An undersaturated oil is oil under pressure — more pressure than it needs to hold all its dissolved gas in solution, which means it is in a single, stable liquid phase with room to spare before the first gas bubble forms. That "room to spare" is the undersaturation, measured as the difference between actual reservoir pressure and the bubble point. It is reservoir energy in its most productive form: single-phase liquid, maximum oil relative permeability, minimum viscosity for that temperature, and no free gas competing for the flow path to the wellbore. An undersaturated reservoir produces its best oil rates and achieves its highest recovery factors when it is kept that way — when injection or aquifer support maintains pressure above the bubble point throughout the producing life of the field. When that pressure support is absent and the reservoir depletes below the bubble point, dissolved gas liberates, gas saturation builds, oil relative permeability falls, GOR rises, and the same wells that were productive from an undersaturated system become relatively poor performers from a below-bubble-point system. The bubble point is the line the reservoir engineer spends a career trying not to cross, and the undersaturation is the margin that measures how close to that line the field is operating.

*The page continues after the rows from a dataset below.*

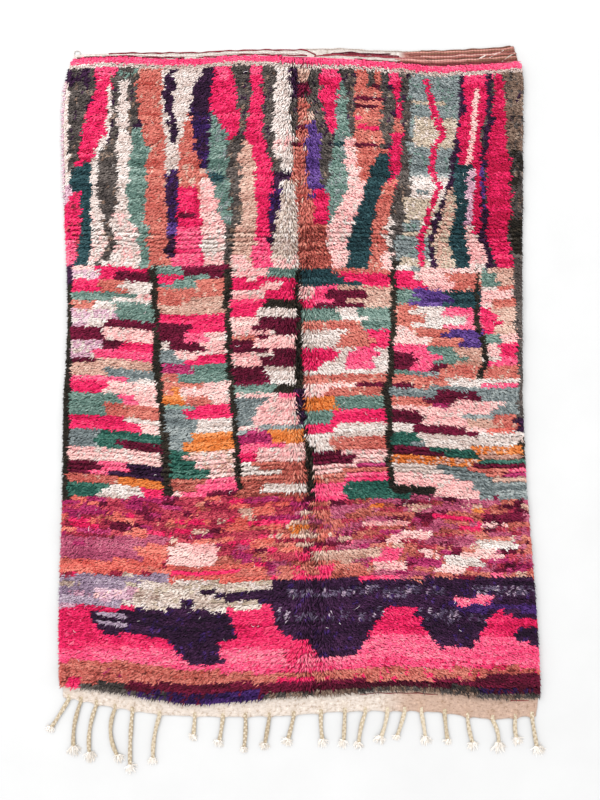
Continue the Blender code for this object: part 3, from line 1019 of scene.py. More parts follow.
def tufts(name, roots, turns, sizes, sways, strips):
    """Copies of the tuft. Sizes are width, length and height, and turns are from towards the fringe."""
    local = TUFT_POINTS[None] * sizes[:, None, :]
    local[:, TUFT_TIP, 0] += sways
    c, s = np.cos(turns)[:, None], np.sin(turns)[:, None]
    x = c * local[..., 0] - s * local[..., 1]
    y = s * local[..., 0] + c * local[..., 1]
    points = np.stack([x, y, local[..., 2]], axis=-1) + roots[:, None]
    faces = TUFT_FACES[None] + len(TUFT_POINTS) * np.arange(len(roots))[:, None, None]
    places = strip_map(strips[:, None], tuft_across[None], tuft_rise[None])[:, TUFT_FACES]
    return piece(name, points.reshape(-1, 3), faces.reshape(-1, 3), places.reshape(-1, 2))


# %% Round yarns along any path
def unit(vectors):
    return vectors / np.maximum(np.linalg.norm(vectors, axis=-1, keepdims=True), 1e-9)


def yarn_faces(steps, sides):
    """The triangles of a closed round yarn, and each of their corners' step along and turn round.
    Its points are one ring for each step, and then one in the middle of each end."""
    around = np.arange(sides)
    grids = np.meshgrid(np.arange(steps - 1), around, indexing="ij")
    step, turn = (grid.ravel() for grid in grids)
    first, last = np.zeros(sides, int), np.full(sides, steps - 1)

    def corner(step, turn):
        return step * sides + turn % sides, step, turn

    a, b = corner(step, turn), corner(step + 1, turn)
    c, d = corner(step + 1, turn + 1), corner(step, turn + 1)
    root = (first + steps * sides, first, around + 0.5)
    tip = (first + steps * sides + 1, last, around + 0.5)
    corners = [(a, b, c), (a, c, d)]
    corners.append((root, corner(first, around), corner(first, around + 1)))
    corners.append((tip, corner(last, around + 1), corner(last, around)))
    return (
        np.concatenate([np.stack([place[part] for place in face], axis=1) for face in corners])
        for part in range(3)
    )


def yarns(paths, radii, sides, strips, rises):
    """Round yarns along paths that have the same number of steps: points, triangles and map places."""
    count, steps = radii.shape
    along = unit(np.gradient(paths, axis=1))
    beside = unit(np.cross(along, (0.0, 0.0, 1.0)))
    above = np.cross(beside, along)
    angle = 2.0 * np.pi * np.arange(sides) / sides
    ring = np.cos(angle)[:, None] * beside[:, :, None] + np.sin(angle)[:, None] * above[:, :, None]
    rings = paths[:, :, None] + radii[:, :, None, None] * ring
    outward = np.array([-0.7, 0.7])[:, None] * along[:, [0, -1]] * radii[:, [0, -1], None]
    ends = paths[:, [0, -1]] + outward
    points = np.concatenate([rings.reshape(count, -1, 3), ends], axis=1)

    faces, step_at, turn_at = yarn_faces(steps, sides)
    rise = rises[:, step_at]
    # The two ends take their colour from just past the yarn's own stretch of the map.
    rise[:, -2 * sides : -sides, 0] -= 0.004
    rise[:, -sides:, 0] += 0.004
    places = strip_map(strips[:, None, None], turn_at[None] / sides, rise)
    faces = faces[None] + points.shape[1] * np.arange(count)[:, None, None]
    return points.reshape(-1, 3), faces.reshape(-1, 3), places.reshape(-1, 2)


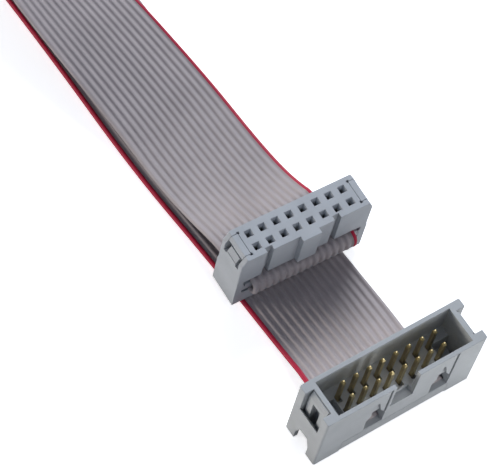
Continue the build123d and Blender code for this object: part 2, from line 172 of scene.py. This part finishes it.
class RibbonSettings(bpy.types.PropertyGroup):
    """Sizes and colours of the flat ribbon."""

    wires: bpy.props.IntProperty(
        name="Wires", description="Number of wires side by side", default=16, min=2, max=64
    )
    pitch: length_prop("Pitch", "Distance between neighbouring wires", 0.00127)
    thickness: length_prop("Thickness", "Diameter of each wire's insulation", 0.0009)
    web: length_prop("Web", "Thickness of the web between two wires", 0.00036)
    fold_web: length_prop("Fold web", "Thickness of the stretched web round the fold", 0.0002)
    colour: colour_prop("Insulation", "Colour of the plain wires", "#ACA2A1")
    edge_colour: colour_prop("Edge wire", "Colour of the first wire", "#B00E36")


class HousingSettings(bpy.types.PropertyGroup):
    """Colours of the moulded and plated pieces."""

    socket_colour: colour_prop("Socket", "Colour of the socket's mouldings", "#ADB0B3")
    plug_colour: colour_prop("Plug", "Colour of the plug's mouldings", "#AFB1B1")
    plating: colour_prop("Plating", "Colour of the gold-plated contacts", "#C4B384")
    edge_radius: length_prop("Edge radius", "Softening of the mouldings' edges", 0.00012)


class StageSettings(bpy.types.PropertyGroup):
    """The floor, the lamps and the camera's lens."""

    floor_size: length_prop("Floor", "Side of the square floor", 6.0)
    key_strength: strength_prop("Key lamp", "Strength of the high lamp behind the ribbon", 2.35)
    end_strength: strength_prop("End lamp", "Strength of the low lamp on the housings' ends", 2.2)
    front_strength: strength_prop(
        "Front lamp", "Strength of the low lamp on the housings' fronts", 0.45
    )
    card_power: strength_prop(
        "Card", "Power of the small lit card near the plug", 0.022, unit="POWER"
    )
    room_strength: strength_prop("Room", "Strength of the light from all round", 0.18)
    lens: bpy.props.FloatProperty(
        name="Lens", description="Focal length on a 36 mm sensor", default=181.69, min=1.0,
        subtype="DISTANCE_CAMERA",
    )


def add_object(name, data):
    """A new object at the world origin, linked to the scene."""
    made = bpy.data.objects.new(name, data)
    bpy.context.scene.collection.objects.link(made)
    return made


def mesh_object(name, points, faces, smooth=True):
    """A new mesh object at the world origin, its place held in its points."""
    mesh = bpy.data.meshes.new(name)
    mesh.from_pydata(points, [], faces)
    mesh.polygons.foreach_set("use_smooth", [smooth] * len(mesh.polygons))
    return add_object(name, mesh)


def face_outwards(made):
    """Turns every face of a closed mesh outwards."""
    edit = bmesh.new()
    edit.from_mesh(made.data)
    bmesh.ops.recalc_face_normals(edit, faces=edit.faces)
    edit.to_mesh(made.data)
    edit.free()


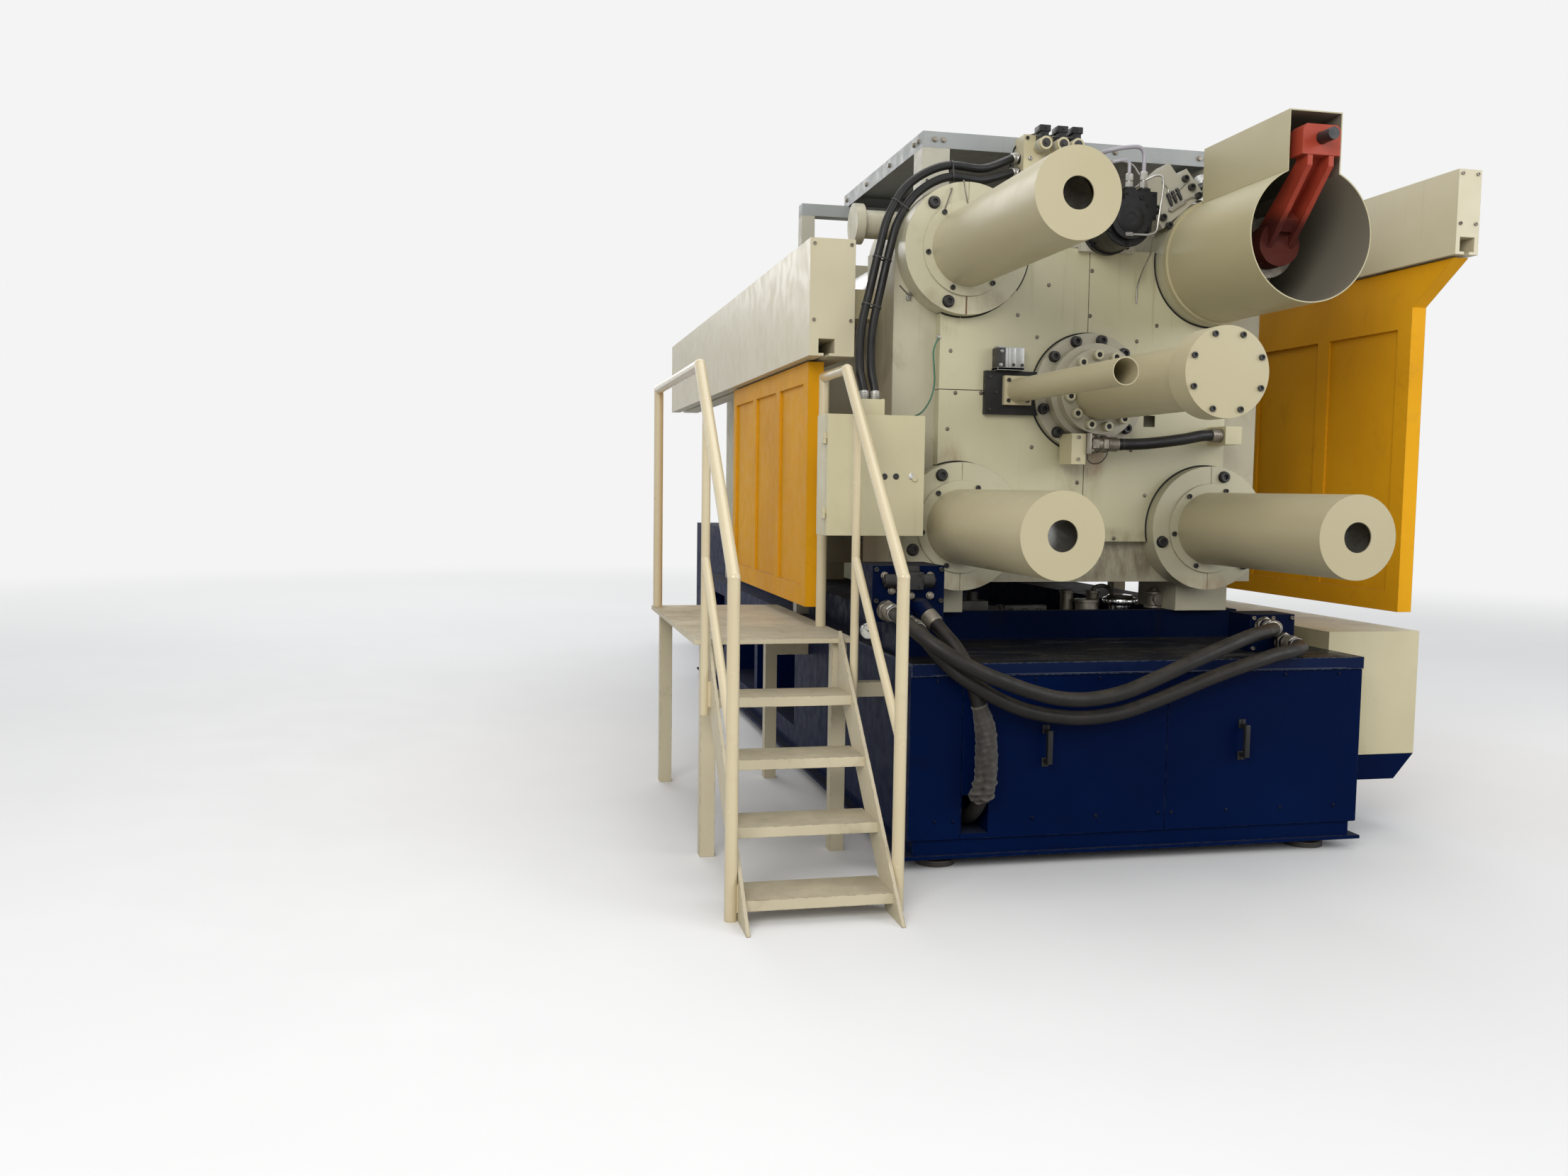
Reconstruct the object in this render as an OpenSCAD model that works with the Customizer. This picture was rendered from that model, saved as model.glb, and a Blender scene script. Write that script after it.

An undersaturated fluid is also called an undersaturated oil or a single-phase undersaturated reservoir. Related terms include bubble point (the pressure at which the first gas bubble forms in undersaturated oil, defining the undersaturation boundary), dew point (the equivalent saturation pressure for gas condensate reservoirs), solution gas drive (the production mechanism that begins when a reservoir crosses below bubble point), PVT analysis (the laboratory measurement that determines bubble point and undersaturated fluid properties), formation volume factor (Bo, the fluid expansion property that changes dramatically at and below bubble point), pressure maintenance (the injection strategy that keeps a reservoir undersaturated throughout its producing life), gas-oil ratio (GOR, which rises rapidly when a previously undersaturated reservoir falls below its bubble point), and material balance (the reservoir engineering method that uses pressure-production history to characterize undersaturated reservoir energy).

Why Maintaining Undersaturation Is the Most Valuable Thing a Reservoir Engineer Can Do for Field Recovery

Recovery factor is the ultimate measure of how well an oil field has been managed. Undersaturated reservoirs that are maintained above their bubble point through pressure injection consistently achieve recovery factors of 35-65% of original oil in place. The same reservoirs, allowed to deplete below bubble point through neglect of pressure support, achieve 15-30%. The difference is not geological. It is operational — the decision whether to invest in a water injection facility early in field life or wait until declining pressure forces the issue. By the time declining reservoir pressure has fallen below bubble point and the GOR has spiked, the reservoir has already lost some of its best recovery potential. The gas that liberated from solution has partially swept the reservoir vertically (gas is more buoyant than oil), leaving residual oil in zones the gas override bypassed. The pore space that free gas now occupies was oil-productive rock before the pressure decline. Restoring the reservoir to undersaturated conditions by re-pressurization is expensive and never fully reverses the damage of allowing the reservoir to deplete through bubble point. Preventing the decline in the first place — through early, adequate pressure support — is always cheaper and more effective than trying to recover the situation after the fact.